Not the US. Rather, the rest of the world — especially the EU countries, Japan, the East Asian small dynamos, and China.
One final point. There is a lot of bad journalism that has been alarmist and declinist in the US for decades, mainly because of the kind of simple-minded, non-theoretical, and usually left-wing hokum that underscores it. Or by historians who have no theoretical grasp of the complexities of great power behavior. Or by wishful-thinking Europeans or Japanese or Chinese or what have you. Zakaria’s work is better and more even-handed, but deficient on the scores I’ve set out.

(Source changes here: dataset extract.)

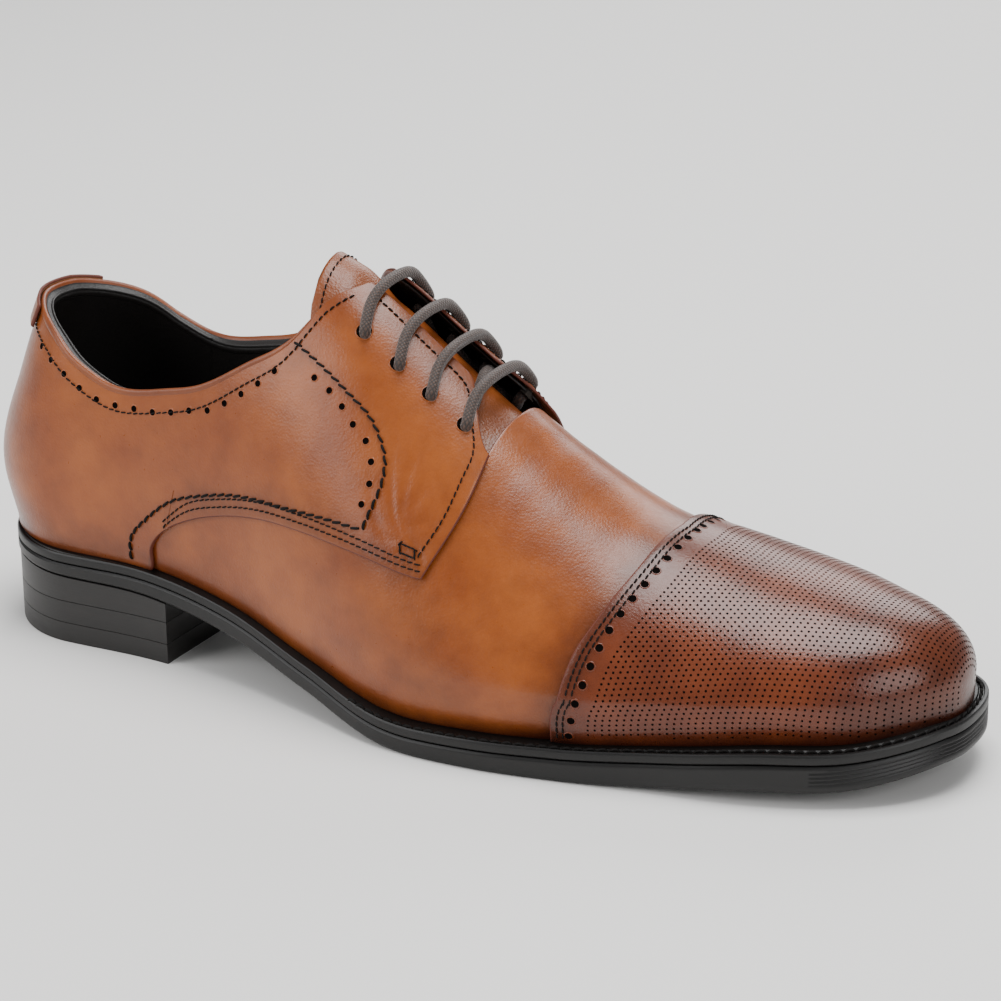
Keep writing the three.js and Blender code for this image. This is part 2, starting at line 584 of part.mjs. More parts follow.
/** Point of the lace over (or under) the facings. */
function lacePoint(place, side, girth, inset) {
  const x = place * LENGTH;
  return upperPoint(x, side, girth, inset - facingLift(x, girth));
}

/** The lace goes out (1) or in (-1) through a hole: points on both sides of the leather. */
function throughHole(index, side, way) {
  const { point, out } = holeFrame(EYELETS[index], side);
  const line = [0.5 - UNDER, -2.3, 0.1, -1 - OVER].map(
    (depth) => point.clone().addScaledVector(out, depth));
  return way > 0 ? line : line.reverse();
}

/** Straight bar across the gap, from one side's hole to the other's. */
function bar(index, from) {
  const place = EYELETS[index];
  const over = (side, girth, more) => lacePoint(place, side, girth, OVER - more);
  return [
    ...throughHole(index, from, 1),
    over(from, EYELET_GIRTH + 0.08, 0.6), over(from, FACING_GIRTH, 0.4),
    over(-from, FACING_GIRTH, 0.4), over(-from, EYELET_GIRTH + 0.08, 0.6),
    ...throughHole(index, -from, -1)];
}

/** Run under the facing, along one side from hole to hole. */
const sideRun = (from, to, side, girth) => [0.25, 0.5, 0.75].map(
  (t) => lacePoint(mix(EYELETS[from], EYELETS[to], t), side, girth, UNDER));
const diagonal = [[0.2, -1, 1.8], [0.42, -1, 1.95], [0.58, 1, 1.95], [0.8, 1, 1.8]].map(
  ([t, side, girth]) => lacePoint(mix(EYELETS[3], EYELETS[2], t), side, girth, UNDER));
const heldRoute = [
  ...bar(1, -1), ...sideRun(1, 3, 1, 1.6),
  ...bar(3, 1), ...diagonal,
  ...bar(2, 1), ...sideRun(2, 0, -1, 1.81),
  ...bar(0, -1)];

/** Point of the lace where it lies on the sock liner. */
const onSock = (x, y, raised = 0) => new THREE.Vector3(
  x, y, soleTop(x) + sockFloor + SOCK_LINER + LACE_RADIUS + FIT + LACE_GAP + raised);
const lateralTail = [
  lacePoint(0.468, -1, 1.68, UNDER), lacePoint(0.472, -1, 1.6, UNDER),
  lacePoint(0.478, -1, 1.5, UNDER + 0.4), lacePoint(0.482, -1, 1.4, UNDER + 1.2),
  lacePoint(0.484, -1, 1.25, UNDER + 1.5), lacePoint(0.486, -1, 1.08, UNDER + 1.8),
  lacePoint(0.492, -1, 0.7, UNDER + 2), onSock(153, -36), onSock(166, -33),
  onSock(182, -30), onSock(200, -26), onSock(217, -20, 0.5), onSock(232, -15, 1.5)];
const medialTail = [
  lacePoint(0.432, 1, 1.68, UNDER), lacePoint(0.436, 1, 1.6, UNDER),
  lacePoint(0.442, 1, 1.5, UNDER + 0.4), lacePoint(0.446, 1, 1.4, UNDER + 1.2),
  lacePoint(0.45, 1, 1.25, UNDER + 1.5), lacePoint(0.452, 1, 1.08, UNDER + 1.8),
  lacePoint(0.46, 1, 0.7, UNDER + 2), onSock(148, 22), onSock(160, 20),
  onSock(176, 21), onSock(194, 22), onSock(210, 20, 0.5), onSock(226, 14, 1.5)];

/** Round cord along a route. */
function cord(route, radius, stepLength) {
  const path = new THREE.CatmullRomCurve3(route, false, 'centripetal');
  const section = new THREE.Shape(Array.from({ length: 8 }, (_, i) => new THREE.Vector2(
    radius * Math.cos(Math.PI * i / 4), radius * Math.sin(Math.PI * i / 4))));
  const steps = Math.round(path.getLength() / stepLength);
  return new THREE.ExtrudeGeometry(section, { steps, extrudePath: path, bevelEnabled: false });
}

/** Crimped plastic tip in line with the end of a tail. */
function aglet(route) {
  const tip = route[route.length - 1];
  const along3 = tip.clone().sub(route[route.length - 2]).normalize();
  const middle = tip.clone().addScaledVector(along3, FIT + AGLET[0] / 2);
  const turn = new THREE.Quaternion().setFromUnitVectors(new THREE.Vector3(0, 1, 0), along3);
  return new THREE.CylinderGeometry(AGLET[1], AGLET[1], AGLET[0], 12)
    .applyQuaternion(turn).translate(middle.x, middle.y, middle.z);
}

// ---------------------------------------------------------------- assembly
const shoe = new THREE.Group();
const add = (name, geometry, color, roughness, metalness = 0) => {
  const mesh = new THREE.Mesh(geometry, new THREE.MeshStandardMaterial({ color, roughness, metalness }));
  mesh.name = name;
  shoe.add(mesh);
};

const cork = 0xa67b50;
const stiffener = 0xc9b79c;
const cotton = 0x6b5a50;
const acetate = 0x4a3c33;
add('outsole', outsole, rubber, 0.55);
add('welt', welt, rubber, 0.5);
add('heel_upper_lift', upperLift, rubber, 0.5);
add('heel_lower_lift', lowerLift, rubber, 0.5);
add('heel_top_piece', topPiece, rubber, 0.7);
NAILS.forEach((spot, i) => add(`heel_nail_${i + 1}`, nailAt(spot), 0x9a9a9c, 0.35, 1));
add('shank', shank, 0x8d9094, 0.4, 1);
add('cork_filler', corkFiller, cork, 0.95);
add('heel_seat_filler', heelSeat, cork, 0.95);
add('insole_board', insoleBoard, 0xb28a62, 0.9);
add('sock_liner', sockLiner, liningLeather, 0.75);
add('heel_counter', counter, stiffener, 0.9);
add('toe_puff', toePuff, stiffener, 0.9);
add('heel_grip', heelGrip, liningLeather, 0.9);
add('vamp_lining', vampLining, liningLeather, 0.8);
add('vamp', vamp, leather, 0.38);
add('toe_cap', toeCap, capLeather, 0.34);
add('heel_tab', heelTab, leather, 0.4);
add('tongue', tongue, leather, 0.42);
add('tongue_lining', tongueLining, liningLeather, 0.8);
for (const [label, side] of [['lateral', -1], ['medial', 1]]) {
  const frames = holes(side);
  add(`quarter_${label}`, punched(quarter(side), frames, EYELET_BORE + LACE_GAP), leather, 0.38);
  add(`quarter_lining_${label}`, quarterLining(side), liningLeather, 0.8);
  add(`facing_stay_${label}`,
    punched(facingStay(side), frames, EYELET_BORE + EYELET_WALL + FIT), liningLeather, 0.8);
  frames.forEach((frame, i) => add(`eyelet_${label}_${i + 1}`, eyelet(frame), 0x6f6a62, 0.35, 1));
}
add('lace', cord(heldRoute, LACE_RADIUS, 4), cotton, 0.8);
add('lace_tail_lateral', cord(lateralTail, LACE_RADIUS, 7), cotton, 0.8);
add('lace_tail_medial', cord(medialTail, LACE_RADIUS, 7), cotton, 0.8);
add('aglet_lateral', aglet(lateralTail), acetate, 0.4);
add('aglet_medial', aglet(medialTail), acetate, 0.4);

// The frame's origin is under the middle of the shoe's box, on the ground.
const box = new THREE.Box3().setFromObject(shoe);
const middle = box.getCenter(new THREE.Vector3());
shoe.position.set(-middle.x, -middle.y, -box.min.z);

export default shoe;
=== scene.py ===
"""Leather lace-up shoe with a perforated toe cap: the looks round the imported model."""

import math

import bmesh
import bpy
import numpy as np
from mathutils import Matrix, Vector


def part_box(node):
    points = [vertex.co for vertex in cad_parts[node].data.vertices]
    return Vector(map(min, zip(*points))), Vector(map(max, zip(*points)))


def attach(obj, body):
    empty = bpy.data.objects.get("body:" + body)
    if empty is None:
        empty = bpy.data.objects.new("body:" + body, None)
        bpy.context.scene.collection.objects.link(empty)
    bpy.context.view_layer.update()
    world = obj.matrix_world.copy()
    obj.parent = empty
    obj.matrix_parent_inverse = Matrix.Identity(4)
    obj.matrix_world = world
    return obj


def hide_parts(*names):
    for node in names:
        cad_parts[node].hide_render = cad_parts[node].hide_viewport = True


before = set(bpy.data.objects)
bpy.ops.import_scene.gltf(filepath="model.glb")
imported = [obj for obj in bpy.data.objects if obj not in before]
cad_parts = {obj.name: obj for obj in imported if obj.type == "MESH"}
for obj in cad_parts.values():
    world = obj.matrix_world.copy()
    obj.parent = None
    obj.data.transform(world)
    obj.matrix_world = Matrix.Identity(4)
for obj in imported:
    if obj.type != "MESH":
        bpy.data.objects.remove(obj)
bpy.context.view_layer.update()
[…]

The US, today, is far safer, far richer, far more advanced compared to others in technologies at the frontier, and about 40-45% richer GDP per capita (adjusted for PPP) than Germany, France, Britain, or Japan. In fact, if any of those four countries joined the US Federal Union, each would rank among the poorest 5 US states: Mississippi, Alabama, West Virginia, Oklahoma, and Montana . . . all sparsely populated and non-industrialized. China’s per capita income is, even in PPP terms, about 20% of the US level, and even then it is probably exaggerated, what with the continued underestimation of real inflation in China . . . a problem criticized by the World Bank back in 1991. In fact, every few years, the World Bank suddenly discovers 200-300 million very poor Chinese that it overlooked in its previous GDP estimates. That happened just two years ago.